Our current policy note illustrates this development and shows that innovative start-ups in Europe are often held back by structural hurdles.

Against this background, we recommend the following package of measures:

  1. Completing the internal market
    The removal of remaining trade barriers and the harmonization of business-related regulations should enable the completion of the EU single market, making it easier for start-ups to expand across the EU, exploit economies of scale and exploit growth potential - a step that could increase EU GDP by around 480 billion euros.
  1. Uniform rules for more equity capital
    The standardization of company, insolvency and tax law as well as the deepening of the European capital market should facilitate cross-border equity financing. This can create a genuine single European capital market that mobilizes more investment and makes more efficient use of the high level of savings in Europe. Young innovative companies in particular will benefit from this, as it will make it easier for them to access growth capital.

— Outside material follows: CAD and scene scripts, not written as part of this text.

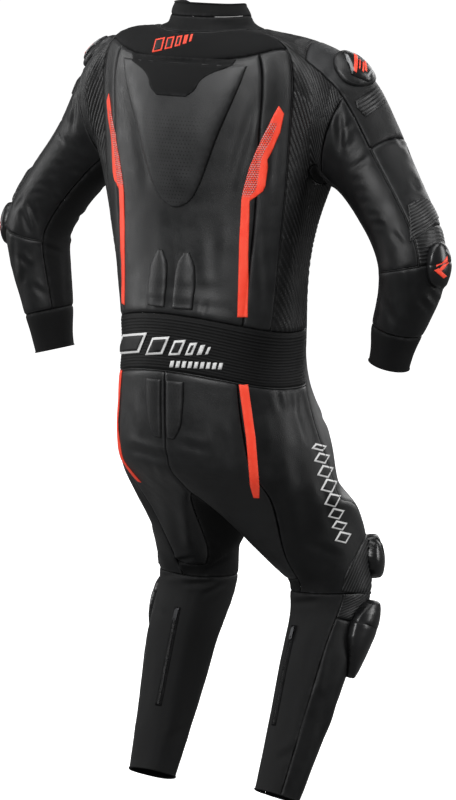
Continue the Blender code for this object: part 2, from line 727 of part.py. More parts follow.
def material_for(name):
    """A material of its own for a piece, in the finish of its kind."""
    stem = name.removesuffix("_right").removesuffix("_left")
    finish = FINISHES[FINISH_OF.get(stem, "leather")]
    material = bpy.data.materials.new(name)
    material.use_nodes = True
    shader = material.node_tree.nodes["Principled BSDF"]
    shader.inputs["Base Color"].default_value = (*finish.colour, 1.0)
    shader.inputs["Roughness"].default_value = finish.roughness
    shader.inputs["Metallic"].default_value = finish.metallic
    return material


main()
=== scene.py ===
"""The looks of a one-piece leather race suit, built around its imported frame.

Metres, +Z up. The wearer would face -Y, with the right arm at -X. Tables give places as right,
forward and up, from the wearer's own point of view.
"""

from __future__ import annotations

import logging
import math
import sys
from dataclasses import dataclass, field, replace
from enum import Enum
from typing import Callable, Iterable, Sequence

import bmesh
import bpy
import numpy as np
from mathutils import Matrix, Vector, noise
from mathutils.bvhtree import BVHTree
from mathutils.kdtree import KDTree

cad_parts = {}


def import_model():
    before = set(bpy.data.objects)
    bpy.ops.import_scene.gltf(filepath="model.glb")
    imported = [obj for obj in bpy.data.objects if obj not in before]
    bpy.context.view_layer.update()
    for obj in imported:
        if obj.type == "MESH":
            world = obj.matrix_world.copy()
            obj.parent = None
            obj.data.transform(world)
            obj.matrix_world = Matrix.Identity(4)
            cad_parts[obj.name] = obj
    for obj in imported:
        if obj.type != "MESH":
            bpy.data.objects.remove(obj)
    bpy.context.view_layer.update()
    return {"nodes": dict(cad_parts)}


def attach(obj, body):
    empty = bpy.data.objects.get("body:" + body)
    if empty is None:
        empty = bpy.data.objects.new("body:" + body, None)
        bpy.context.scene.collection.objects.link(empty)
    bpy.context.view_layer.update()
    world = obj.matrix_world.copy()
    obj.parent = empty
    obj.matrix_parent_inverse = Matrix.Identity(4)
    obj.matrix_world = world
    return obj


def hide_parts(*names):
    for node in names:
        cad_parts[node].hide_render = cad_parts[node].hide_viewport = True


LOG = logging.getLogger("race_suit")
MM = 0.001
BODY = "suit"
WALL = 2.0 * MM
LIFT = 0.3 * MM
SUNK_EDGE = 0.5 * MM
FIT_ROUNDS = 2
FIT_LEVELS = 3
SKIN_LEVELS = 4
LEAST_FACING = 0.05
MARGIN = 0.030
DEPTH = 0.215
SNAP = 0.15 * MM
RIB_STEP = 0.32
RIB_ROUNDS = 4
OVAL_BANDS = 13
OVAL_CUT = 14
Triple = tuple[float, float, float]


class Half(Enum):
    """A half of the suit, with its mirror sign."""

    RIGHT = 1
    LEFT = -1

    @property
    def ending(self) -> str:
        """The ending of the names on this half."""
        return "_right" if self is Half.RIGHT else "_left"


class Slot(Enum):
    """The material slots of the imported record."""

    LEATHER = "leather"
    RED = "red_leather"
    ACCORDION = "accordion"
    STRETCH = "stretch"
    PAD = "pad"
    PLASTIC = "plastic"
    METAL = "metal"


def at(right: float, forward: float, up: float) -> Vector:
    """A place, given from the wearer's own point of view."""
    return Vector((-right, -forward, up))


def stem(name: str) -> str:
    """A name without its half."""
    return name.removesuffix("_right").removesuffix("_left")


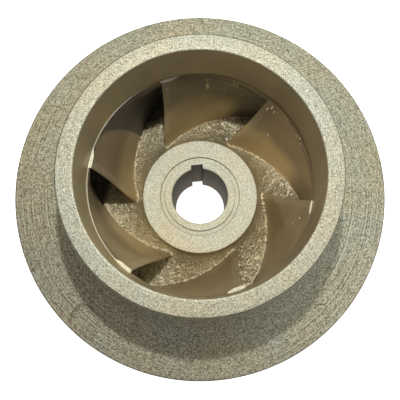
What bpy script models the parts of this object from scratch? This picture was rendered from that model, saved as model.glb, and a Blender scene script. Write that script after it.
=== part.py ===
"""Closed pump impeller, one bronze casting: its hub and flare, two shrouds, inlet neck and six vanes.

Metres, +Z up. The origin is the middle of the rear hub face, and +Z points out of the inlet.
"""

import bisect
import math

import bmesh
import bpy
from mathutils import Matrix, Vector

INCH = 0.0254
SEAM = 0.0003  # the regions of the casting are kept this far apart
SEGMENTS = 72  # around every turned piece
EDGE_BREAK = 0.0005  # chamfer on machined edges

# Hub: bored for a 7/8 in shaft with a 3/16 in key
BORE_RADIUS = 0.875 * INCH / 2
KEY_WIDTH = 0.1875 * INCH
KEYWAY_FLOOR = 0.01275  # from the axis
KEYWAY_ANGLE = math.radians(96)
HUB_LENGTH = 0.0326
HUB_RADIUS = 0.0227
FACE_GROOVE_INNER = 0.0139
FACE_GROOVE_OUTER = 0.0158
FACE_GROOVE_DEPTH = 0.0008

# Back shroud: its front surface sweeps down from the hub and runs flat to the rim
OUTER_RADIUS = 5.25 * INCH / 2
FLOOR_Z = 0.0259
BACK_THICKNESS = 0.0052
BACK_REAR_Z = FLOOR_Z - BACK_THICKNESS
SWEEP_START = HUB_RADIUS + SEAM
SWEEP_WIDTH = 0.0126
SWEEP_DROP = 0.0061
REAR_FILLET = 0.0025
FLARE_RADIUS = 0.0285  # where the hub's flare ends and the back shroud starts

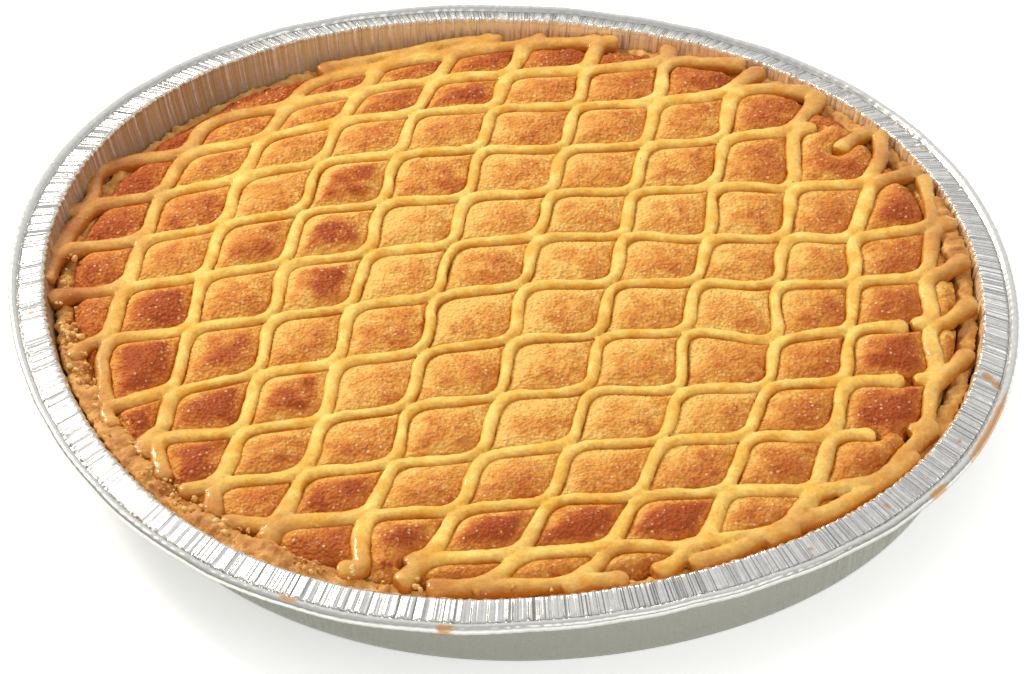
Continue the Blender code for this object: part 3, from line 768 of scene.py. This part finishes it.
def beads(count, stray, rng):
    """Slow random values along a strand: how far each way, and a new one after how many sections."""
    much, every = stray
    stops = np.arange(0, count + every, every)
    at = np.arange(count)
    k = np.minimum(at // every, len(stops) - 2)
    values = rng.uniform(-1, 1, len(stops))
    return much * (values[k] + (values[k + 1] - values[k]) * smooth((at - stops[k]) / every))


def strand_mesh(line, width, height, rng):
    """Vertices and faces of one strand: a bar of dough along a line, rounded on top, hand cut, its ends drawn in."""
    half = [(0.97, 0.0), (1.0, 0.42), (0.93, 0.66), (0.76, 0.84), (0.45, 0.96)]
    section = np.array(half + [(0.0, 1.0)] + [(-side, up) for side, up in half[::-1]])
    count = len(line)
    tangent = np.gradient(line, axis=0)
    tangent /= np.maximum(np.hypot(*tangent.T), 1e-9)[:, None]
    normal = np.stack([-tangent[:, 1], tangent[:, 0]], 1)
    line = line + normal * beads(count, SWAY, rng)[:, None]
    place_along = np.arange(count)
    end = np.minimum(place_along, count - 1 - place_along) / 2.5
    taper = np.sqrt(np.clip(end + 0.35, 0.05, 1))
    radius, angle = np.hypot(*line.T), np.arctan2(line[:, 1], line[:, 0])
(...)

  1. Mobilization of venture capital
    In order to provide more growth capital for innovative start-ups, regulatory hurdles should be removed and access to private and institutional capital improved - in particular through reforms that rely more heavily on funded pension systems and thus mobilize more funds for venture capital investments. This will reduce the existing financing gap compared to the USA, where many times more venture capital is invested. This should provide young European companies with sufficient funds so that they do not have to migrate, but can grow into market leaders from here.
  1. Strengthening the innovation ecosystem
    Better coordination and networking of the European research and innovation landscape and the reduction of national fragmentation should create cross-border innovation clusters that bundle investments in key strategic technologies. This will ensure that start-ups can tap into expertise, talent and markets across the EU and that Europe remains globally connected in technologies such as AI or quantum computing.
  1. Promoting entrepreneurial culture and the willingness to take risks
    Last but not least, a cultural change towards more risk-taking, innovation-friendliness and appreciation for entrepreneurship can promote start-up dynamics and increase Europe's innovative strength. Targeted educational initiatives, visible role models and the elimination of stigma should encourage more people to take the plunge into self-employment. Such a culture of opportunity-oriented entrepreneurship is also a prerequisite for formal reforms to take full effect, as cultural norms determine the extent to which political measures actually result in more start-ups and growth.